As we wind down another year of chronicling education technology, we wondered: Which stories made the biggest impact? One way to answer that question is to track what readers read, shared and “Liked” most.
This year, you looked to trendsetting districts, thought leaders, tech giants and one very sage high school student to help make sense of rapid changes in education technology. Here are EdSurge’s top stories of 2017 in chronological order—a healthy dose of optimism and skepticism, words of encouragement and caution for the year ahead.
Battle of the Classrooms: Apple, Google, Microsoft Vie for K-12 Market
The word “Classroom” has never been more loaded as it is now, with all three blue-chip technology giants each releasing a tool with the same name. From Google and Microsoft’s LMS-like collaboration system to Apple’s device manager, here’s a handy guide to all things Classroom.
Kids Don’t Fail, Schools Fail Kids: Sir Ken Robinson on the ‘Learning Revolution’
In a keynote presentation earlier this year, Sir Ken Robinson praised kids’ passion for learning but slammed a school system that beats this love out of students. Harsh words, but perhaps unsurprising from Robinson, whose TED Talk on whether schools kill creativity is the most viewed in the TED canon. Taking aim at standardized testing in particular, Robinson advocates for a “revolution” in learning—and praises several schools that are realigning priorities to put the focus back on inspiring students.

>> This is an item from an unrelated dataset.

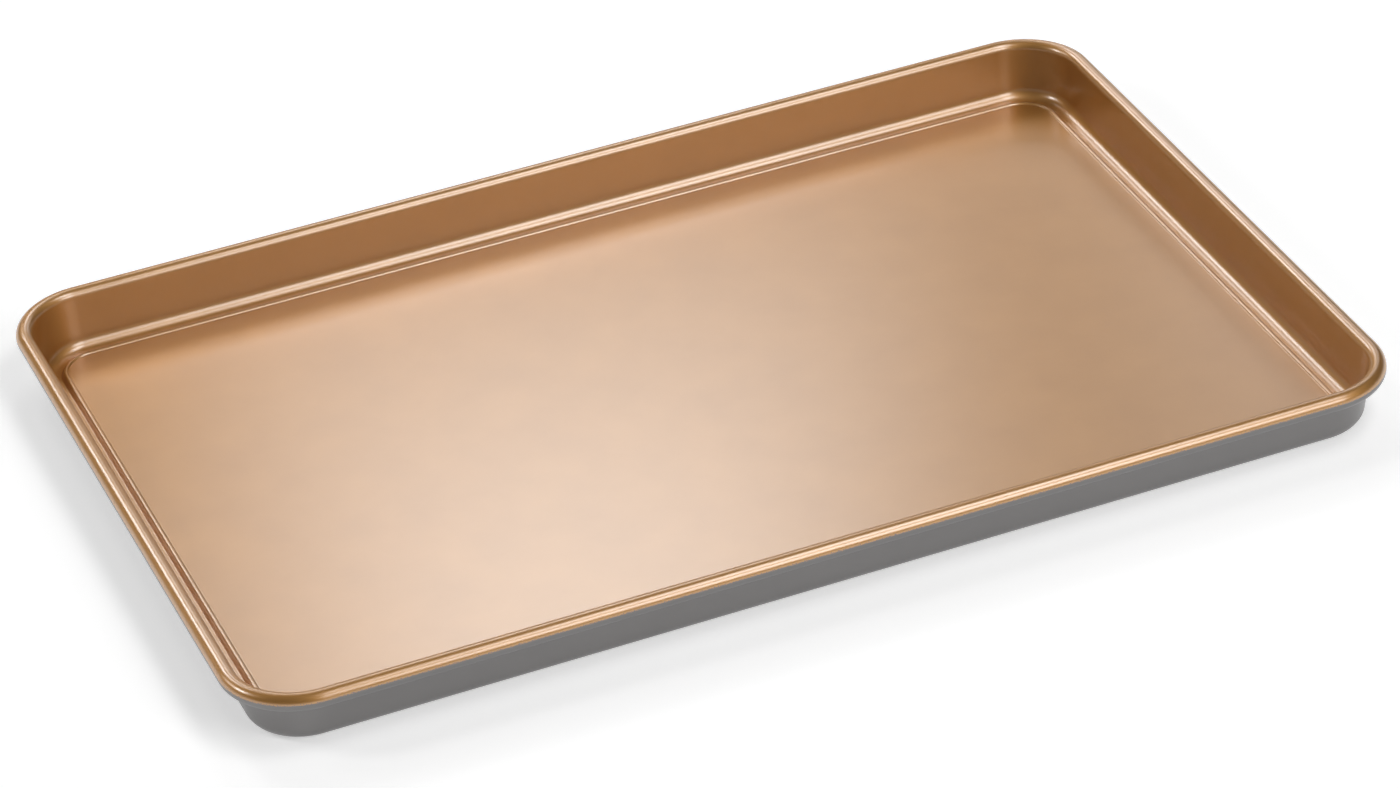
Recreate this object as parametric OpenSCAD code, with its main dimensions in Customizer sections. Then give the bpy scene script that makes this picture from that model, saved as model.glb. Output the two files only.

Khan Academy’s New ‘Teacher Aid’ Tool Goes for a Test Drive in Southern California
Khan Academy videos have long been used in K-12 classrooms of all grade levels, even though it was never expressly marketed to them. This April, the company released its first tool built for school: a teacher’s aid that allows users to create lesson plans corresponding to Khan videos and track student progress via a data dashboard. According to founder Sal Khan: “Students will have the study resources and teachers get a clear read of where students are at so they can choose what to go over again in class.”
Goodbye ABCs: How One State Is Moving Beyond Grade Levels and Graded Assessments
What happens when you take away grades and grade levels? Seven elementary schools in New Hampshire found out when they switched to a competency-meets-project-based approach that frees students up to work on mastering specific standards, instead of a standard curriculum. With copious data collection baked into the process, schools—and students—are already seeing results.
GRAPH: Where Do US Teacher Salaries Really Go the Furthest?
EdSurge paired cost-of-living data in all 50 states, along with stats from the National Center for Education Statistics, to discover where teaching salaries stretch the furthest. The result is an adjusted average salary that better represents how much purchasing power teachers really have in any given state. One tip: stay far, far away from Hawaii.
Why I’m Optimistic About the Next Wave of Education Technology
Jason Palmer, a general partner at New Markets Venture Partners, has weathered through more than 25 years of running education businesses and investing in edtech startups. From early attempts at building learning management systems in the 1990s to today’s explosion of infrastructure and software in classrooms, Palmer charts the success and failures of edtech—and why he’s bullish about the future.
Students Say They Are Not as Tech Savvy as Educators Assume
It’s become an allegory of our times: kids are way more tech proficient than adults—especially their teachers. What’s often missing from that narrative is that most students are underprepared to use technology in professional or academic settings. Three students share how they’re still learning, and how schools can help.
Tired Edtech Trends That Teachers Wish Would Retire: From the Floor of ISTE 2017
“I feel like everyone talks about blended learning, and no one really knows what it means.” So said former Chicago administrator Jennie Magiera on the show floor at ISTE, a conference she keynoted. Magiera’s frustrations were felt by others who shared their own hangups on the buzzwords, hardware and apps that really ought to be put out to pasture.
From a Rising Senior to Her Teachers: Things to Never Say or Ask About College
As the college admission process has gotten steadily more competitive—and stressful—over the years, one high school senior has a message for the adults: Stop with all the questions! It turns out that well-meaning inquiries into standardized test scores and eventual career goals don’t make the process any easier for applicants. Here are her top four topics to steer clear of.
How to Build Community Leaders of Today—and Tomorrow—Through Student Genius Hours
When one teacher implemented Google’s famed 20 percent time—which lets employees spend a fifth of their time on passion projects—she watched her classroom transform into a community. As students picked projects and began the hard work of implementing them, they began to appreciate, and even rely on, one on another for encouragement, feedback and support. The projects helped bring students closer to their school, families and the community at large.